>>
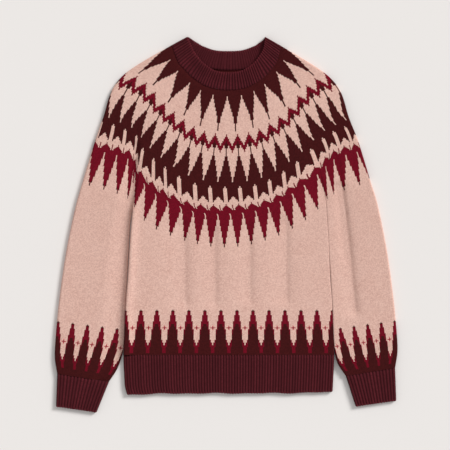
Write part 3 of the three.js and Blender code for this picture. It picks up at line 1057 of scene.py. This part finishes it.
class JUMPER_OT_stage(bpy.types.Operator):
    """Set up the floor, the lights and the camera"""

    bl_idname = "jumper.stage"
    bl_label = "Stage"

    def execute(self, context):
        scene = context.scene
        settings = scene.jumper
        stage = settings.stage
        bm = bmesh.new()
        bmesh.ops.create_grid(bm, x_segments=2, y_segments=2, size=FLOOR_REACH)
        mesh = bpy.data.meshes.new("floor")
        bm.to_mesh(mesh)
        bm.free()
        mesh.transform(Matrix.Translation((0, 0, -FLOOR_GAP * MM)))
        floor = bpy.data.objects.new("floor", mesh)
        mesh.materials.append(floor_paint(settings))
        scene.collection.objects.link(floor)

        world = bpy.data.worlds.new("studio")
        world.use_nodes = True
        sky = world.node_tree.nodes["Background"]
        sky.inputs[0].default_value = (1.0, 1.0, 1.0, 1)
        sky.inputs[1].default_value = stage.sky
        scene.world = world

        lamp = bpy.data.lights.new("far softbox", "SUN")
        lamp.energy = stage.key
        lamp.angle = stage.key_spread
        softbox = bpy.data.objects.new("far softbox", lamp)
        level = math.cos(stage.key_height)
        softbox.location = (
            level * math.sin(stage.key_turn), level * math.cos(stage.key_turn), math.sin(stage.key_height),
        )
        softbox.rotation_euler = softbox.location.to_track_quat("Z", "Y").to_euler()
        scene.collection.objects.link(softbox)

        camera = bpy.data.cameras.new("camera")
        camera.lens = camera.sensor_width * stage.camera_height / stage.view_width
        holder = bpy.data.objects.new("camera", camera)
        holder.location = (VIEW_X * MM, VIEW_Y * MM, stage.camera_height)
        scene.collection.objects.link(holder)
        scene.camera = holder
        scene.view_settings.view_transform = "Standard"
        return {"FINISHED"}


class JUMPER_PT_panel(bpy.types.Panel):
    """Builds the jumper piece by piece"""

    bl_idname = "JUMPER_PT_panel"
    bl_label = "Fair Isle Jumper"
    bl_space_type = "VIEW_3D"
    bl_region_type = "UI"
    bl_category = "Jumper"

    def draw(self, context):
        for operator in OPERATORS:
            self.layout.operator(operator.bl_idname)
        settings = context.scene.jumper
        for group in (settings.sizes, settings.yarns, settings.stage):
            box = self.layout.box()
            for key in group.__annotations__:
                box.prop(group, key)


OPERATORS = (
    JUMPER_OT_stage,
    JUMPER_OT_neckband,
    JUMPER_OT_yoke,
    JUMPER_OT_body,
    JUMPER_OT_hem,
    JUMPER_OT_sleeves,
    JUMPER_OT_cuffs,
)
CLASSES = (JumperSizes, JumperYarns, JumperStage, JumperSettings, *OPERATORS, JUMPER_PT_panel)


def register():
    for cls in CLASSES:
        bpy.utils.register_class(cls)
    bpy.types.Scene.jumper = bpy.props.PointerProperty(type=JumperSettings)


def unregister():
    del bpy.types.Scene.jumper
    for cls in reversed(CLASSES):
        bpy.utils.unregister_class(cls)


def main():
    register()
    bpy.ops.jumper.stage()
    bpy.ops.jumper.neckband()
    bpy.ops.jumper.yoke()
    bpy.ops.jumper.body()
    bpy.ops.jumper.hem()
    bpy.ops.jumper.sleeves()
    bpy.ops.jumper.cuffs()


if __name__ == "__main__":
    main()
<<
Looking at the material above, please copy exactly every line from its first line through the line containing "scene.world = world", with both ends included and nothing else.

Answer to the task:
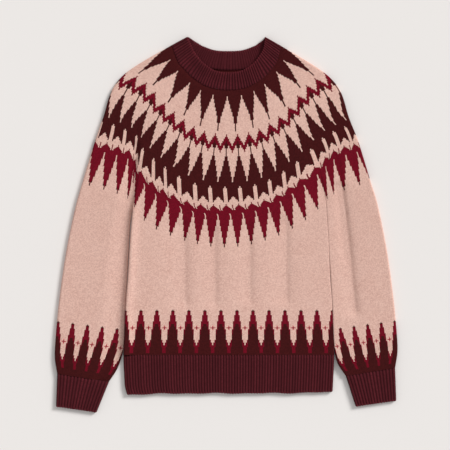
Write part 3 of the three.js and Blender code for this picture. It picks up at line 1057 of scene.py. This part finishes it.
class JUMPER_OT_stage(bpy.types.Operator):
    """Set up the floor, the lights and the camera"""

    bl_idname = "jumper.stage"
    bl_label = "Stage"

    def execute(self, context):
        scene = context.scene
        settings = scene.jumper
        stage = settings.stage
        bm = bmesh.new()
        bmesh.ops.create_grid(bm, x_segments=2, y_segments=2, size=FLOOR_REACH)
        mesh = bpy.data.meshes.new("floor")
        bm.to_mesh(mesh)
        bm.free()
        mesh.transform(Matrix.Translation((0, 0, -FLOOR_GAP * MM)))
        floor = bpy.data.objects.new("floor", mesh)
        mesh.materials.append(floor_paint(settings))
        scene.collection.objects.link(floor)

        world = bpy.data.worlds.new("studio")
        world.use_nodes = True
        sky = world.node_tree.nodes["Background"]
        sky.inputs[0].default_value = (1.0, 1.0, 1.0, 1)
        sky.inputs[1].default_value = stage.sky
        scene.world = world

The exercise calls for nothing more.